When asked if the new resolution’s wording might refer specifically to her own residence, Wilcox said, “I’m not aware of that.”
Wilcox said, “I don’t think this is a conflict of interest because I don’t have any authority over Clay. I don’t deal directly with Clay Hall contracts. Deb Hossli deals with them, she signs off on Clay’s bills. I’m not involved in securing his services. That goes through Deb (Hossli) and David (Edge).”
Wilcox was asked if she thought her financial arrangement with Hall posed a potential conflict of interest.
“Nope,” she said. “I even checked it out with my boss before I did the deal. He said there was no conflict.”
She said she couldn’t recall if that particular exchange was verbal or written.
When asked if he perceived a conflict of interest, Hall replied that the house on Blackberry Avenue “is my wife’s investment. She wanted to get into the real estate investment market. The house was purchased jointly. She has half.” Hall then added, “And [Wilcox] pays rent. But she has half, too.” Hall offered no explanation regarding the rental agreement.

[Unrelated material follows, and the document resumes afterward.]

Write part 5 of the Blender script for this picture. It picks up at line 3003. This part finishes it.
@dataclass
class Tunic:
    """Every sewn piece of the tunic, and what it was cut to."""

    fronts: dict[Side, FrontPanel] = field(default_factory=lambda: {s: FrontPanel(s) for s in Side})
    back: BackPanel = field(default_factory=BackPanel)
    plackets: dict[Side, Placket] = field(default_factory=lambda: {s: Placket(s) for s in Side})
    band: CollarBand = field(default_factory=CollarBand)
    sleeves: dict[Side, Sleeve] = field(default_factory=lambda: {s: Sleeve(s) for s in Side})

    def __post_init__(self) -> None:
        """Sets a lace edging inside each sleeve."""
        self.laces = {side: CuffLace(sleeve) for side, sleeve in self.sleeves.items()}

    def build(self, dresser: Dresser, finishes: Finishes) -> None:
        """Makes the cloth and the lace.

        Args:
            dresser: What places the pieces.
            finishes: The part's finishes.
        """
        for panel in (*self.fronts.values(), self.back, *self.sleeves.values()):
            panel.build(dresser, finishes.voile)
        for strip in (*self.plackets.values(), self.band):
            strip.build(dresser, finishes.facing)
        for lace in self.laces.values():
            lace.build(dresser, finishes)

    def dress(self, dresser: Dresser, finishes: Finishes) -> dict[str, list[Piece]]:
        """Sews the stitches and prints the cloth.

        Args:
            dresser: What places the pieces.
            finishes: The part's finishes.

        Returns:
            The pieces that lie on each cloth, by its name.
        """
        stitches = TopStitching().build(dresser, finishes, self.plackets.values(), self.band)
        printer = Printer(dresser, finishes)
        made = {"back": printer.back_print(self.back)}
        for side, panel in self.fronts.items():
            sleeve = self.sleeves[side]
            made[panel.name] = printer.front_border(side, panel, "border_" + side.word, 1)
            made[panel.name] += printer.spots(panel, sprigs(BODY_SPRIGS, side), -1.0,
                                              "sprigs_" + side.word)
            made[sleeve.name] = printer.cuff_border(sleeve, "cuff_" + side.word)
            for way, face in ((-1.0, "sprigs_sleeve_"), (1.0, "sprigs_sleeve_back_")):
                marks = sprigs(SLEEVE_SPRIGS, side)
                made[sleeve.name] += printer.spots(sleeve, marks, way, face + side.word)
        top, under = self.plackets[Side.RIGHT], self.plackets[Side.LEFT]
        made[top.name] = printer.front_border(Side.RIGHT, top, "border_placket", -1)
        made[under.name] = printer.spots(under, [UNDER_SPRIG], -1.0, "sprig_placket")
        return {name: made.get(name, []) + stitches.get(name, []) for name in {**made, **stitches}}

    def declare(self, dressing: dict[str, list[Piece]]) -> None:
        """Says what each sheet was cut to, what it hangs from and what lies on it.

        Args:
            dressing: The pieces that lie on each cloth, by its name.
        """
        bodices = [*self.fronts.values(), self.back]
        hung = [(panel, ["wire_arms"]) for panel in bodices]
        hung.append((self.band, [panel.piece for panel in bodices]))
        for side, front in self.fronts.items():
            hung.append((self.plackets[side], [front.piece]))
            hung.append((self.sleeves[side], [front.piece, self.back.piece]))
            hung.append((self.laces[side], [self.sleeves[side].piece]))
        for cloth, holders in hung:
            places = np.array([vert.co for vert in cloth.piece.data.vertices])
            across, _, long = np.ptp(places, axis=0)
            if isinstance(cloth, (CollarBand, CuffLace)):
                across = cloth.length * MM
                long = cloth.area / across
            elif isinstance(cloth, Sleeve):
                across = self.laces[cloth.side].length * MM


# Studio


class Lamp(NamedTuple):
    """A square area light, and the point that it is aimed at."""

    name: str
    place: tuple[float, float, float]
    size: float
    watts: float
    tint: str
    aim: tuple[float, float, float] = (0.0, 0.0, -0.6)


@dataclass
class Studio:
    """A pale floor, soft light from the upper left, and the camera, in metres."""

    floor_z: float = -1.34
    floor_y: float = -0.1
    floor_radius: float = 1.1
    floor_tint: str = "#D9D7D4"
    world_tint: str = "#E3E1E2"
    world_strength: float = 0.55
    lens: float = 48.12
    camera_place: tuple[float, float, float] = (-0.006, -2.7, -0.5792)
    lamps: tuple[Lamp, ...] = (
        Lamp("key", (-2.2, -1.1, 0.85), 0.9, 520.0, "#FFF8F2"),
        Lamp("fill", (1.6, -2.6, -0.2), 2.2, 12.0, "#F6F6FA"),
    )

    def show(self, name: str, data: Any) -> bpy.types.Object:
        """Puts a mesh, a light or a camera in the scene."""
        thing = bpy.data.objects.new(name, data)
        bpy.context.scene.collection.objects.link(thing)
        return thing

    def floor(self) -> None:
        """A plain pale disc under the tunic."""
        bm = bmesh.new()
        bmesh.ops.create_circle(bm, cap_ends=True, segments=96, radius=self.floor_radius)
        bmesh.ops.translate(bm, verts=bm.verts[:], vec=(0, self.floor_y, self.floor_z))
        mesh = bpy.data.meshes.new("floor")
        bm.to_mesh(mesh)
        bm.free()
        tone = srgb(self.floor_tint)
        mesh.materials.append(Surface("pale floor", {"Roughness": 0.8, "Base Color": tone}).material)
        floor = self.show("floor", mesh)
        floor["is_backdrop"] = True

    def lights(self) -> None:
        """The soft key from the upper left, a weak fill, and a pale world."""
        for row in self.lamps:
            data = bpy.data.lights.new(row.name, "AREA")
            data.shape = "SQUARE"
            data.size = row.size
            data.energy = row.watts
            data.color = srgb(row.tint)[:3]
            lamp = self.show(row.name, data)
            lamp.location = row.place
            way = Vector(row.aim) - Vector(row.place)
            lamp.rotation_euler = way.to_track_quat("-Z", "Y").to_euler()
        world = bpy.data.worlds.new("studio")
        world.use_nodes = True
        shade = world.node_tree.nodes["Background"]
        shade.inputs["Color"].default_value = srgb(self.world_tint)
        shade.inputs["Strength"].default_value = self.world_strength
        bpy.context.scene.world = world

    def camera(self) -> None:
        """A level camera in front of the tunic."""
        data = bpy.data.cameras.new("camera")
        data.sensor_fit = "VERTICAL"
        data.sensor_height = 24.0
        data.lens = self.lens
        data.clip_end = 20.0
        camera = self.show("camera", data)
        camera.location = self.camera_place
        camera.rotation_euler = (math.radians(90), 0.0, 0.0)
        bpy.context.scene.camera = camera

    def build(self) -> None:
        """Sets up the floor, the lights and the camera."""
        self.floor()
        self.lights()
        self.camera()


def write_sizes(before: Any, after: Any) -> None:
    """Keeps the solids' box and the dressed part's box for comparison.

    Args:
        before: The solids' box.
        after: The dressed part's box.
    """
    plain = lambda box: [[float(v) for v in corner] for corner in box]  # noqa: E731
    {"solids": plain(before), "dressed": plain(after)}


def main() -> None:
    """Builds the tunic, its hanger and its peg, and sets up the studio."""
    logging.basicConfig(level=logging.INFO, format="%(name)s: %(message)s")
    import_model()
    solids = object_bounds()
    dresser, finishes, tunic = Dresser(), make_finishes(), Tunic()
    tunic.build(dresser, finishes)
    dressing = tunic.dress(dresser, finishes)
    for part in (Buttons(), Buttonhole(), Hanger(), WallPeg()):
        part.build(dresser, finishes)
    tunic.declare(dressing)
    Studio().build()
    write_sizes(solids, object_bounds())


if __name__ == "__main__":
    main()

Edge said the Hall firm was picked by the county in “a decision of risk management years ago.” Edge said he did not know if “a specific contract” with Clay exists. County officials have been unable to locate such a contract. A Ventura County claims administrator, Carl Warren and Co., receives county disbursements to pay Hall’s firm. That contract also was unavailable.
Jenson said Hall’s law firm “has been doing the bulk of the [county’s outside] work, and they’re good at it.”

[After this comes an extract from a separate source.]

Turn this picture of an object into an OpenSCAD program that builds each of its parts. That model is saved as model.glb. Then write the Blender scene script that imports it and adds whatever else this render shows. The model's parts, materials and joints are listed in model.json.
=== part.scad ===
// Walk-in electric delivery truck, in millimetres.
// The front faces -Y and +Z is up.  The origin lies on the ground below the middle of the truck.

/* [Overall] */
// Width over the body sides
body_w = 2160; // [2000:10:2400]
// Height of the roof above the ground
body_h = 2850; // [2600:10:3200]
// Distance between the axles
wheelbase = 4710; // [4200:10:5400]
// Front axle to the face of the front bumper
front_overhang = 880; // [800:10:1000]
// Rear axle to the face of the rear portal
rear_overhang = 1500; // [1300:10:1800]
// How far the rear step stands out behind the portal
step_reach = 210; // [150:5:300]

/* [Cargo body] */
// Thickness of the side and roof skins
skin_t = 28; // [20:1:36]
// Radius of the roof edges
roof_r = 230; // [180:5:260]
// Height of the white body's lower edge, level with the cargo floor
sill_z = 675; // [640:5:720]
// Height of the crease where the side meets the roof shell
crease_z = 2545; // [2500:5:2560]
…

Jenson added, “I don’t think competitive bidding works well in professional services.” And he said Hall’s firm “is the only experienced law firm specializing in this type of work.”
Asked why his firm gets so much work from the county, Hall said, “We’ve been doing cases on and off since the early 1980s. We are the only pure defense firm in the county. The others do plaintiff work; you get conflicts when you do both.”